Not trying to mix metaphors, the fruit Jesus is referring to is also what he calls the harvest: those that cross the line of faith, who join them—and us—in following Jesus.

I am always taken by the story in John 4, the one about a maritally challenged woman by a well in Samaria. Jesus amazingly reveals something about himself to a non-Jew. He tells her he is the Messiah for whom everyone is waiting. After living a broken life that required her to draw water midday when no one else was around, she leaves her water pot behind, rushing back to her village to urge them to come and meet the man who had told her everything she had ever done—and yet had not rejected her.

As the Samaritan crowd winds up the path to where Jesus is holding an improv training event with his disciples, he notes, “Don’t you have a saying, ‘It’s still four months until harvest’? I tell you, open your eyes and look at the fields! They are ripe for harvest.” The story ends with many in the town believing in the good news of the kingdom.

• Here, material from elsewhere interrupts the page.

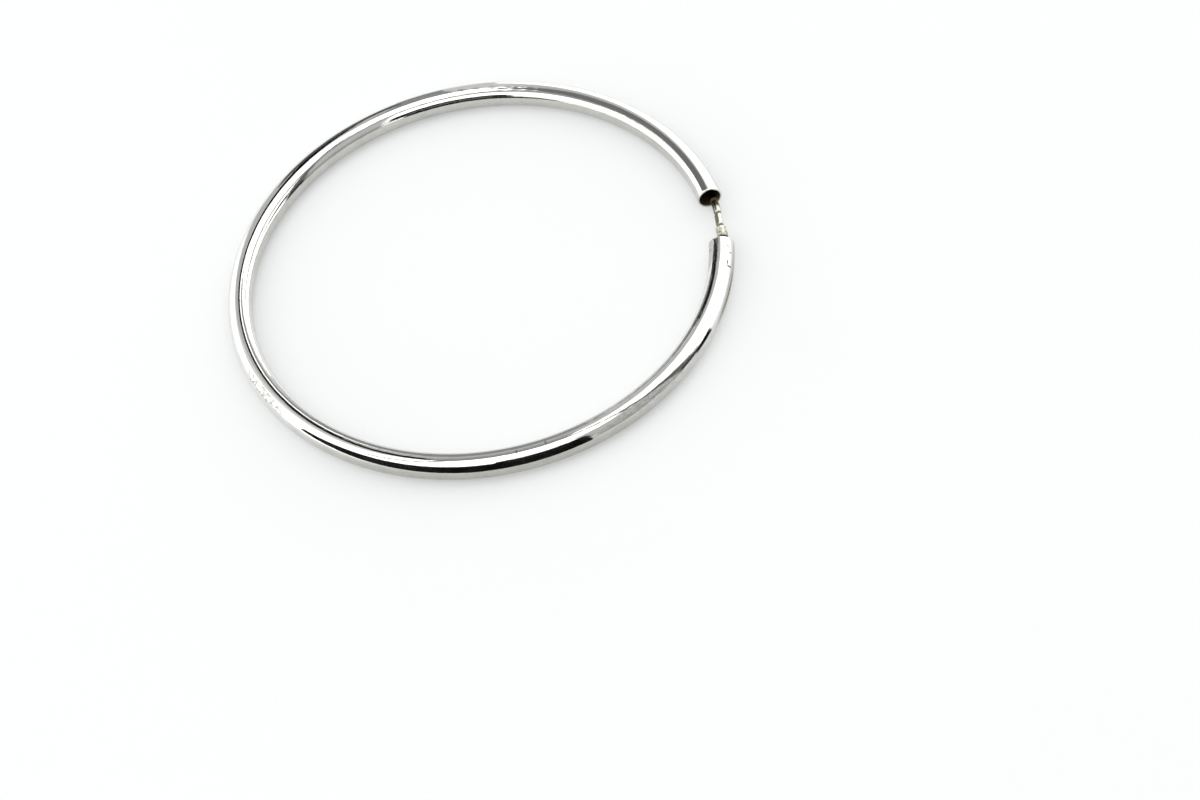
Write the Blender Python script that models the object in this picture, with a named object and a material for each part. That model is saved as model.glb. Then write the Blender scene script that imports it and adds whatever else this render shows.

What does this story show us? That Samaritan lives matter? That we should always be ready to share the reason for our hope? That the good news of the kingdom is powerfully able to break down barriers? I think the connective thread of this story and the upper room is that Jesus has shown his disciples already what bearing much fruit looks like. The person who is bearing fruit sees the lost with compassion and is the reaper in the harvest God has prepared—a reaper who is able to reap because he or she remains in Jesus. This is at the heart of having a righteousness by faith.